- Sarvodaya Enclave Location in Delhi, India
- Coordinates: 28°32′14″N 77°12′04″E﻿ / ﻿28.537207°N 77.201186°E
- Country: India
- State: Delhi
- District: South Delhi

Languages
- • Official: Hindi
- Time zone: UTC+5:30 (IST)
- Planning agency: Municipal Corporation of Delhi

= Sarvodaya Enclave =

Sarvodaya Enclave is an affluent residential colony in the Adhchini area of the South Delhi District of Delhi, capital of India.

== Places of interest ==
The colony has several beautiful houses that attract architects and interior decorators from around geographies. It also has a Temple and Gurdwara within its boundaries. Adjacent to the colony there is Sri Aurobindo Ashram, Delhi Branch, The Mother's International School, and Mirambika Free Progress School. There is also an extension counter of UCO Bank within the Ashram boundaries.

The colony is very green and houses many known veterans of diverse fields.
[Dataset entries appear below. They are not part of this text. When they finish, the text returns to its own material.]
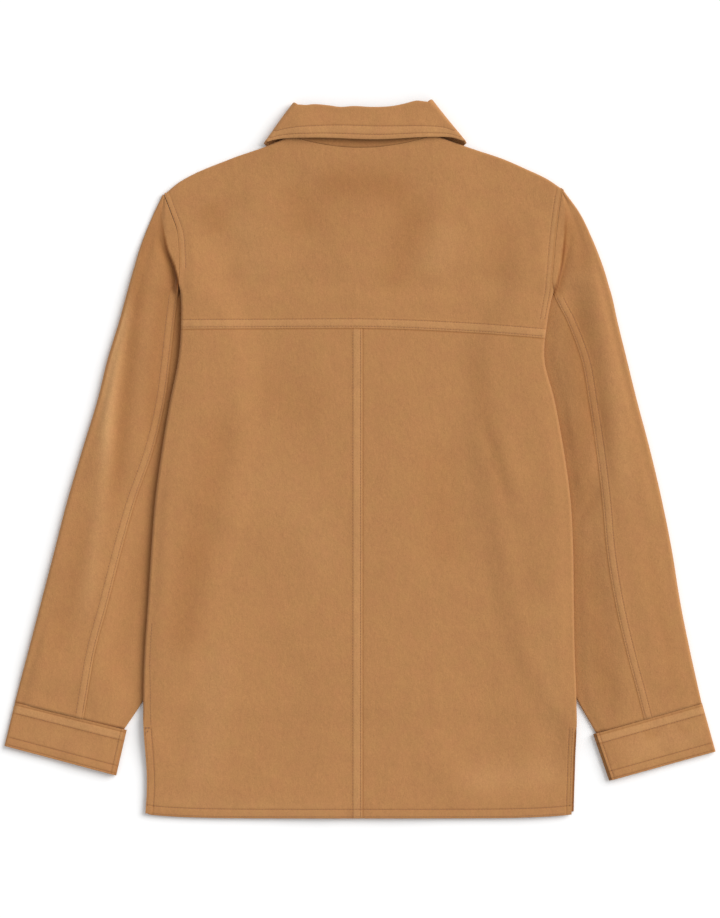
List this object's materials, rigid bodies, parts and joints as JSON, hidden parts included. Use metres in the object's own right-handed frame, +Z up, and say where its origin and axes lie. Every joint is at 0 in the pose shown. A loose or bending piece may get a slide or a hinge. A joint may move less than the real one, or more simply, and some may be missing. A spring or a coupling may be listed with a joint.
{
  "type": "suede shirt jacket laid flat",
  "caption": "Suede shirt jacket lying on its front, back up, with yoke, turned-down collar, two-piece sleeves, buttoned cuffs and side vents.",
  "frame": {"origin": "centre of the jacket's outline, on the surface that it lies on", "axes": "+Z up out of the jacket's back, +Y towards the collar, +X towards the wearer's right sleeve"},
  "size_m": [0.7532, 0.7609, 0.0116],
  "materials": {
    "suede": "brushed suede, tan",
    "buttons": "satin horn brown"
  },
  "bodies": {
    "root": {"yoke": "suede", "back_left": "suede", "back_right": "suede", "front_left": "suede", "front_right": "suede", "sleeve_upper_left": "suede", "sleeve_upper_right": "suede", "sleeve_under_left": "suede", "sleeve_under_right": "suede", "cuff_left": "suede", "cuff_right": "suede", "collar_fall": "suede", "collar_stand": "suede", "button_front_1": "buttons", "button_front_2": "buttons", "button_front_3": "buttons", "button_front_4": "buttons", "button_front_5": "buttons", "button_front_6": "buttons", "button_cuff_left": "buttons", "button_cuff_right": "buttons"}
  },
  "joints": []
}
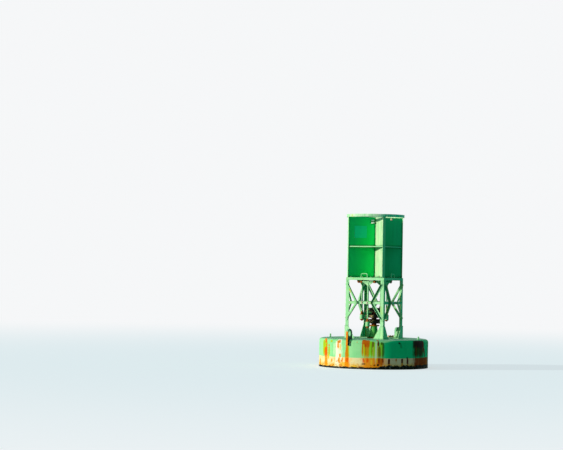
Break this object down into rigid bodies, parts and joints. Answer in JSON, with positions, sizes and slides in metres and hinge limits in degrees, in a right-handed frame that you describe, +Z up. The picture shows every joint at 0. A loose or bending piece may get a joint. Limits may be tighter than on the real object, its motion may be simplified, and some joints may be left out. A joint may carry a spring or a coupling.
{
  "type": "gong buoy",
  "caption": "Steel navigation buoy: round hull with tail tube and weights, angle-iron tower, stacked gongs with swinging tappers, and an open radar reflector under a hoop.",
  "frame": {"origin": "centre of the hull on the waterline", "axes": "+Z up the tower, -Y to the front face of the tower, +X to its right face"},
  "size_m": [2.7428, 2.871, 6.0959],
  "materials": {
    "hull_paint": "chalky",
    "green_paint": "chalky",
    "reflector_paint": "satin",
    "rusty_paint": "rusted",
    "rusty_steel": "rusted",
    "fouled_steel": "fouled",
    "cast_weight": "rough cast",
    "bronze": "weathered",
    "tapper_paint": "worn",
    "black_rubber": "matt",
    "teal_panel": "satin"
  },
  "bodies": {
    "buoy": {"hull": "hull_paint", "tail_tube": "fouled_steel", "counterweight": "cast_weight", "weight_retainer": "rusty_steel", "lifting_eye_front": "rusty_paint", "lifting_eye_back": "rusty_paint", "mooring_eye_left": "fouled_steel", "mooring_eye_right": "fouled_steel", "deck_cover": "rusty_steel", "deck_plugs": "green_paint", "leg_pads": "green_paint", "legs": "green_paint", "foot_gussets": "green_paint", "mid_bars": "green_paint", "knees_front": "green_paint", "knees_right": "green_paint", "knees_back": "green_paint", "knees_left": "green_paint", "tapper_stops": "black_rubber", "tower_frame": "green_paint", "reflector_floor": "reflector_paint", "corner_posts": "green_paint", "reflector_plate_long": "reflector_paint", "reflector_plate_front": "reflector_paint", "reflector_plate_back": "reflector_paint", "reflector_shelf": "reflector_paint", "reflector_panel": "teal_panel", "top_hoop": "green_paint", "handles": "green_paint", "bearing_lugs": "rusty_steel", "pivot_pins": "rusty_steel", "gong_pedestal": "green_paint", "gong_spindle": "rusty_steel", "gong_spacers": "rusty_steel", "gong_low": "bronze", "gong_middle": "bronze", "gong_high": "bronze"},
    "tapper_front": {"tapper_arm_front": "tapper_paint", "tapper_head_front": "tapper_paint"},
    "tapper_right": {"tapper_arm_right": "tapper_paint", "tapper_head_right": "tapper_paint"},
    "tapper_back": {"tapper_arm_back": "tapper_paint", "tapper_head_back": "tapper_paint"},
    "tapper_left": {"tapper_arm_left": "tapper_paint", "tapper_head_left": "tapper_paint"}
  },
  "joints": [
    {"name": "front_tapper_swing", "type": "hinge", "parent": "buoy", "child": "tapper_front", "pos_m": [0, -0.35, 2.145], "axis": [1, 0, 0], "range_deg": [-8.5, 2.4]},
    {"name": "right_tapper_swing", "type": "hinge", "parent": "buoy", "child": "tapper_right", "pos_m": [0.35, 0, 2.145], "axis": [0, 1, 0], "range_deg": [-8.5, 3.2]},
    {"name": "back_tapper_swing", "type": "hinge", "parent": "buoy", "child": "tapper_back", "pos_m": [0, 0.35, 2.145], "axis": [-1, 0, 0], "range_deg": [-8.5, 4.4]},
    {"name": "left_tapper_swing", "type": "hinge", "parent": "buoy", "child": "tapper_left", "pos_m": [-0.35, 0, 2.145], "axis": [0, -1, 0], "range_deg": [-8.5, 3.2]}
  ]
}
It is one of the first areas in Delhi to conduct a tree census in 2012. When a second round of audit was conducted in 2018 and 2019, 77 trees were missing.

==DDA Market==
A small market inside the colony serves the residents of the colony with basic needs like Medicines, Groceries and Stationery. There is also a cyber cafe, photocopying and courier shops in the market. It has more than 300 stand alone houses which are further divided into multiple condos. It is one of the rich neighbourhoods in South Delhi with easy access to neighbouring cities of Gurgaon and Noida. It has easy connectivity to the Delhi Metro with Hauz Khas metro station being the closest one.